— start Data section —
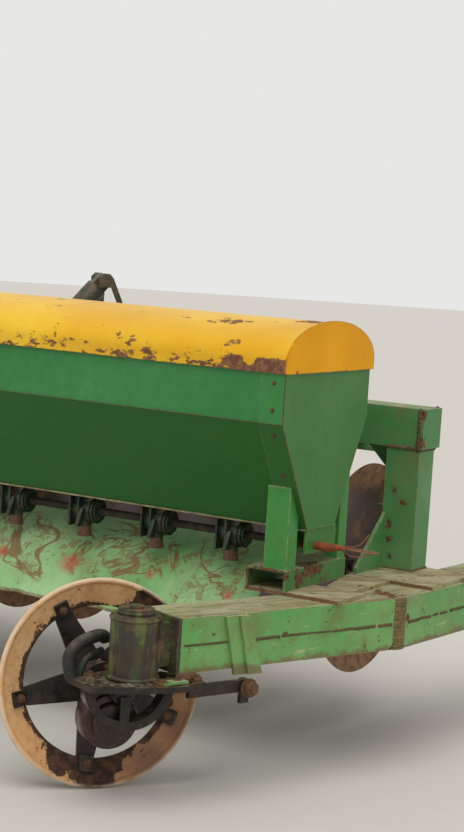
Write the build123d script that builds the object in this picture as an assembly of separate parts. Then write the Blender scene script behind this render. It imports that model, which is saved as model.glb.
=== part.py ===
from build123d import *
from math import atan2, cos, degrees, hypot, radians, sin, tan
import os

# One-way disc harrow with a seed box. Millimetres, Z up, ground at Z = 0.
# X runs along the gang and the seed box, Y from the box's front to its back.
# X = 0 is the right end of the seed box and Y = 0 its front wall.

# Direction of travel in plan, from +X towards +Y
TRAVEL_ANGLE = 52.0

# Disc gang
DISC_COUNT = 8
DISC_PITCH = 286.5
BOX_BEYOND_GANG = 294.5
DISC_RADIUS = 362.0
DISC_DISH = 85.0
DISC_THICKNESS = 6.0
DISC_FLAT_RADIUS = 62.0
DISC_HOLE_RADIUS = 21.0
FIRST_RIM_X = -135.0
GANG_Y = 890.0
GANG_Z = 540.0
AXLE_RADIUS = 20.0
SPOOL_END_RADIUS = 56.0
SPOOL_WAIST_RADIUS = 36.0
SPOOL_FLARE = 40.0
NUT_LENGTH = 34.0
NUT_RADIUS = 40.0

# Fits
RUNNING_FIT = 0.06
REST_GAP = 0.3
SIDE_GAP = 1.0

# Main beam over the gang and its posts
MAIN_BEAM_SIZE = 133.0
MAIN_BEAM_WALL = 8.0
MAIN_BEAM_FRONT_Y = 766.0
MAIN_BEAM_BOTTOM_Z = 985.0
MAIN_BEAM_RIGHT_X = 100.0
POST_WIDTH = 121.0
POST_DEPTH = 110.0
POST_WALL = 8.0
END_PLATE_THICKNESS = 8.0
GUSSET_THICKNESS = 12.0
GUSSET_LEG = 185.0
CORNER_GUSSET = 130.0

# Front and rear beams, each two channels laid toe to toe
BEAM_TOP_Z = 563.0
BEAM_WIDTH = 184.0
CHANNEL_HEIGHT = 80.0
CHANNEL_WALL = 9.0
FRONT_BEAM_BEND = (167.0, 400.0)
FRONT_BEAM_END_Y = 1880.0
FRONT_BEAM_SKEW = 3.7
BOX_LENGTH = (DISC_COUNT - 1) * DISC_PITCH + BOX_BEYOND_GANG
REAR_BEAM_GAP = 102.0
REAR_BEAM_X = -BOX_LENGTH - REAR_BEAM_GAP
REAR_BEAM_END_Y = 960.0
REAR_BEAM_BEND_Y = 420.0

# Kingpins and housings
FRONT_KINGPIN = (-173.0, -467.0)
REAR_KINGPIN_REACH = 163.0
REAR_KINGPIN_Y = 180.0
REAR_KINGPIN = (REAR_BEAM_X - REAR_KINGPIN_REACH, REAR_KINGPIN_Y)
HOUSING_RADIUS = 72.0
HOUSING_BOTTOM_Z = 379.0
HOUSING_TOP_Z = 566.0
HOUSING_CAP_RADIUS = 52.0
HOUSING_CAP_HEIGHT = 18.0
KINGPIN_RADIUS = 26.0
KINGPIN_TOP_GAP = 12.0
STUB_LENGTH = 96.0
STUB_WIDTH = 112.0
STUB_HEIGHT = 126.0
BEAM_CAP_THICKNESS = 12.0

# Furrow wheels
FURROW_RADIUS = 311.0
FURROW_RING = 84.0
FURROW_RING_THICKNESS = 9.0
FURROW_DISH = 30.0
FURROW_LIP_RADIUS = 9.0
FURROW_LEAN = 8.0
FURROW_SPOKES = 5
SPOKE_TURN = 26.0
SPOKE_ROOT = 96.0
SPOKE_WIDTH = 50.0
SPOKE_THICKNESS = 10.0
SPOKE_LAP = 16.0
HUB_RADIUS = 64.0
HUB_LENGTH = 120.0
STUB_AXLE_RADIUS = 25.0
AXLE_NUT_RADIUS = 40.0
AXLE_NUT_LENGTH = 22.0
FRONT_WHEEL_OFFSET = 255.0
FRONT_WHEEL_TRAIL = 19.0
REAR_WHEEL_TRAIL = 120.0
STEERING_PLATE_THICKNESS = 18.0
STEERING_PLATE_OUTLINE = [(-180.0, 50.0), (-150.0, -84.0), (0.0, -112.0), (150.0, -104.0),
                          (170.0, -60.0), (96.0, 74.0), (-60.0, 96.0)]
YOKE_RADIUS = 134.0
YOKE_THICKNESS = 26.0
YOKE_WIDTH = 54.0
YOKE_BACK = 8.0
STEERING_LINK_BACK = 112.0
STEERING_LINK_END = 322.0
STEERING_LINK_SIDE = (108.0, 122.0)
STEERING_LINK_Z = (338.0, 374.0)
STEERING_EYE_RADIUS = 25.0
STEERING_EYE_Z = 350.0
STEERING_EYE_LENGTH = 34.0
ANCHOR_TOP = (245.0, 292.0)
ANCHOR_BOTTOM = (288.0, 334.0)
ANCHOR_Z = (385.0, 560.0)
ANCHOR_THICKNESS = 12.0
ANCHOR_STRAP_TOP = (292.0, 326.0)
ANCHOR_STRAP_BOTTOM = (346.0, 382.0)
ANCHOR_STRAP_THICKNESS = 22.0

# Land wheel, its crank arm and the lift
LAND_RADIUS = 330.0
LAND_RIM_WIDTH = 120.0
LAND_RIM_THICKNESS = 9.0
LAND_SPOKES = 8
LAND_PIVOT = (-1367.0, 1051.0)
LAND_PIVOT_Z = 1190.0
LAND_ARM_REACH = 560.0
LAND_ARM_SIDE = 112.0
LAND_ARM_WIDTH = 70.0
LAND_ARM_THICKNESS = 40.0
LAND_WHEEL_SIDE = 240.0
CROSS_SHAFT_RADIUS = 30.0
LIFT_LEVER_SIDE = -92.0
LIFT_LEVER_THICKNESS = 24.0
LIFT_LEVER_PIN = (-230.0, 60.0)
LIFT_MAST_PIN = (-60.0, 255.0)
LIFT_PIN_RADIUS = 12.0
MAST_PLATE_THICKNESS = 12.0
MAST_PLATE_GAP = 46.0
MAST_X = (-90.0, -38.0)
CYLINDER_RADIUS = 40.0
CYLINDER_START = 36.0
ROD_RADIUS = 16.0
ROD_INSIDE = 70.0
ROD_SHOWING = 10.6987
EYE_RADIUS = 28.0
EYE_WIDTH = 40.0
ROD_EAR = 14.0
ROD_EAR_GAP = 2.0
ROD_EAR_HOLE = 16.0
ROD_FORK_BACK = 82.0
ROD_FORK_ROOT = 60.0
ROD_FORK_HALF = 20.0
LIFT_LEVER_HALF = 22.0
OUTRIGGER_WIDTH = 130.0
OUTRIGGER_END_Y = 1100.0
BEARING_WIDTH = 40.0
BEARING_RADIUS_LIFT = 52.0
DECK_THICKNESS = 14.0
DECK_X = (-110.0, 114.0)
DECK_Y = (-150.0, 84.0)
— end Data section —
> Set problem: Exactly as they appear, please write out the lines from the opening of the listing above down to the line containing "TRAVEL_ANGLE = 52.0", with both end lines included.

> Task result:
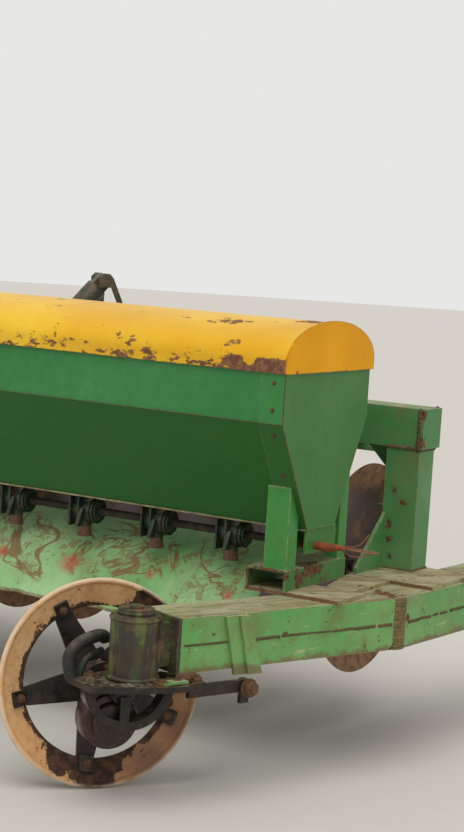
Write the build123d script that builds the object in this picture as an assembly of separate parts. Then write the Blender scene script behind this render. It imports that model, which is saved as model.glb.
=== part.py ===
from build123d import *
from math import atan2, cos, degrees, hypot, radians, sin, tan
import os

# One-way disc harrow with a seed box. Millimetres, Z up, ground at Z = 0.
# X runs along the gang and the seed box, Y from the box's front to its back.
# X = 0 is the right end of the seed box and Y = 0 its front wall.

# Direction of travel in plan, from +X towards +Y
TRAVEL_ANGLE = 52.0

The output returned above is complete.